Manfred Schuler, mistrz malarski i konserwator

Ekologiczne i zrównoważone budownictwo
W ten sposób eksperci zachowują możliwie jak najwięcej oryginalnej substancji, przestrzenie pomiędzy elementami konstrukcyjnymi zostają na nowo wymurowane, a bardziej złożone geometrie są natryskiwane. Część starej gliny jest odzyskiwana i poddawana recyklingowi, a końcowy tynk wapienny powoduje, że ściany mają możliwość oddychania. Marco Dworzak przygotowuje okna i ramy przy użyciu szlifierki akumulatorowej Festool. W ubiegłym roku z powodzeniem ukończył kurs dokształcający i uzyskał tytuł malarza i lakiernika z uprawnieniami do przeprowadzania prac remontowych w zakresie konserwacji zabytków. Od dziesięciu lat jest częścią zespołu Manfreda Schulera, który chętnie przekazuje swoje doświadczenie ambitnym adeptom rzemiosła.

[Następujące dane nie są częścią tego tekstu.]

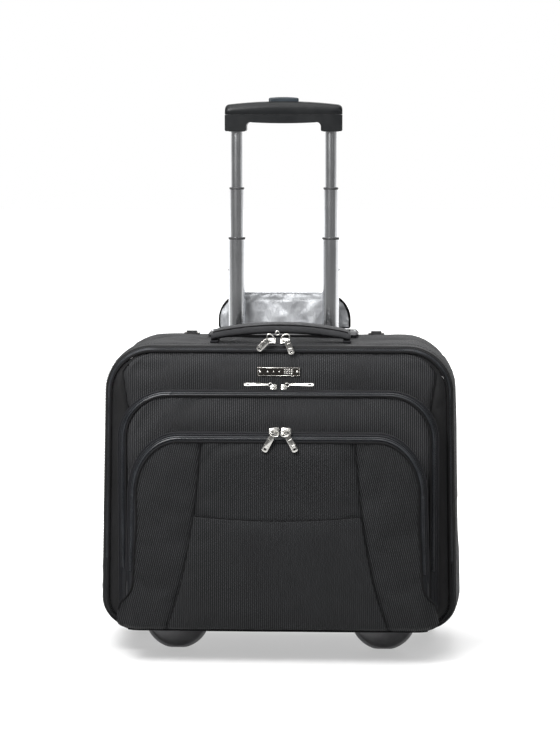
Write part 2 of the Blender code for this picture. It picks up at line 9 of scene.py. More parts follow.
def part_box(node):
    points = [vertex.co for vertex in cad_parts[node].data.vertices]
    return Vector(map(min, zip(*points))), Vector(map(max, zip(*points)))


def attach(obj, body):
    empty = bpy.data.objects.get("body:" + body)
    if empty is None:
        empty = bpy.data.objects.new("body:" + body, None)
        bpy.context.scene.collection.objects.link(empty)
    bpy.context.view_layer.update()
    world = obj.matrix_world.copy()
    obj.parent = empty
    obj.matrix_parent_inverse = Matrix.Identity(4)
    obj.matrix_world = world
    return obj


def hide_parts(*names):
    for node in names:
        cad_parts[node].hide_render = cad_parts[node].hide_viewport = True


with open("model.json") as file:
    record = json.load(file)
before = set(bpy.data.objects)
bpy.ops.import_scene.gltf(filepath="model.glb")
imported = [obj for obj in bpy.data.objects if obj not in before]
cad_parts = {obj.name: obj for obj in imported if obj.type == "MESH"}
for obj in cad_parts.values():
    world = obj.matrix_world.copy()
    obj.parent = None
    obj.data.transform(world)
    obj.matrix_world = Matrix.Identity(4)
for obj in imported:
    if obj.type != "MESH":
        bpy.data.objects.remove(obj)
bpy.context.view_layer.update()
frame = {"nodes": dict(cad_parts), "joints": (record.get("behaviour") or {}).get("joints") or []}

# Sizes, in metres. Depths are measured back from the front rim of the case body, as in the CAD model.
RIM_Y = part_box("front_panel")[1].y + 0.0005
CASE = dict(half_low=0.2115, half_high=0.2065, low=0.034, high=0.375, r_low=0.035, r_high=(0.055, 0.055))
CASE_DEPTH = 0.172
BULGE = ((0.0, 0.0), (0.02, 0.65), (0.06, 1.0), (0.12, 0.95), (CASE_DEPTH, 0.2))
SIDE_BULGE = 0.006
WALL = 0.0026
ZIP_END = 0.118
HOUSING_TOP = 0.102
HOUSING_INNER = 0.157
HOUSING_FRONT = 0.092

LID_CORD = dict(inset=0.0052, depth=-0.0042, r=0.0015)
CASE_CORD = dict(inset=0.0006, depth=0.0030, r=0.0012)
PANEL_INSET = 0.0066
PANEL_FRONT = -0.008
SEAM_TOP = (0.1880, 0.352)
SEAM_LOW = (0.1800, 0.300)

POCKET_1 = dict(half_low=0.1800, half_high=0.1800, low=0.0410, high=0.3195, r_low=0.030,
                r_high=(0.050, 0.050))
POCKET_1_FRONT = -0.035
POCKET_2 = dict(half_low=0.1700, half_high=0.1665, low=0.0450, high=0.2675, r_low=0.030,
                r_high=(0.050, 0.062))
POCKET_2_EDGE = -0.0570
# Half width of the smaller pocket's face, from its foot up to where the rounded top begins
POCKET_2_SIDE = ((0.0400, 0.1740), (0.0440, 0.1860), (0.0520, 0.1915), (0.0640, 0.1895), (0.0740, 0.1865),
                 (0.0820, 0.1785), (0.0920, 0.1725), (0.1100, 0.1700), (0.1350, 0.1688), (0.1700, 0.1660),
                 (0.2055, 0.1665))
# Half width between the two seams down the smaller pocket's face
FACE_SEAM = ((0.040, 0.1330), (0.060, 0.1260), (0.090, 0.1165), (0.120, 0.1095), (0.165, 0.1015),
             (0.200, 0.0970), (0.268, 0.0905))
POCKET_2_FOOT = 0.0415
HEM_EDGE = 0.1805
HEM_SAG = 0.0050
SLIP_FOOT = 0.0445
# Half width and depths of the mouth in the case's top, where the handle comes out
MOUTH = dict(half=0.0885, front=0.1250, back=0.1702)

TUBE_X = (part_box("lower_tube_r")[0].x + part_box("lower_tube_r")[1].x) / 2
TUBE_Y = (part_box("lower_tube_r")[0].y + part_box("lower_tube_r")[1].y) / 2
SIDES = (("l", -1), ("r", 1))


# Small helpers
def smooth(t):
    t = min(1.0, max(0.0, t))
    return t * t * (3 - 2 * t)


def mix(a, b, t):
    return a + (b - a) * t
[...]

Manfred Schuler prowadził i realizował ponad sto projektów, w pewnym momencie po prostu przestał je liczyć. „Nie ma dwóch takich samych budynków z muru pruskiego, każdy jest wyjątkowy, dlatego nie ma tutaj standardowych rozwiązań”, mówi. A wyraz jego twarzy nie pozostawia żadnych wątpliwości, że jest to dla niego wspaniałe i niezwykle ekscytujące: „Zawsze chylę czoła przed rzemiosłem tamtych czasów. Było nie tylko dojrzałe pod względem fizyki budowli, ale i dopracowane z technicznego punktu widzenia – dziś powiedzielibyśmy: ekologiczne, trwałe i zrównoważone!” Cechy o wartości historycznej, które być może powinny nas skłaniać do głębszych refleksji zarówno dzisiaj, jak i w przyszłości.
U. Leibbrand GmbH
W 1923 roku Gustav Leibbrand założył w Schorndorf „Süddeutsche Brokatmalerei”. W 1959 roku do firmy dołączył jego syn, Ulrich Leibbrand. Frank Krämer jest właścicielem firmy U. Leibbrand GmbH od 1992 roku. Zakład malarski stał się zatrudniającym ponad 90 pracowników dostawcą kompleksowych usług, które obejmują pełne spektrum prac malarskich, tynkarskich i lakierniczych, suchą zabudowę, prace wykończeniowe i stolarskie, pokrycia podłogowe i renowację balkonów, a także renowację konstrukcji szkieletowych i obiektów zabytkowych.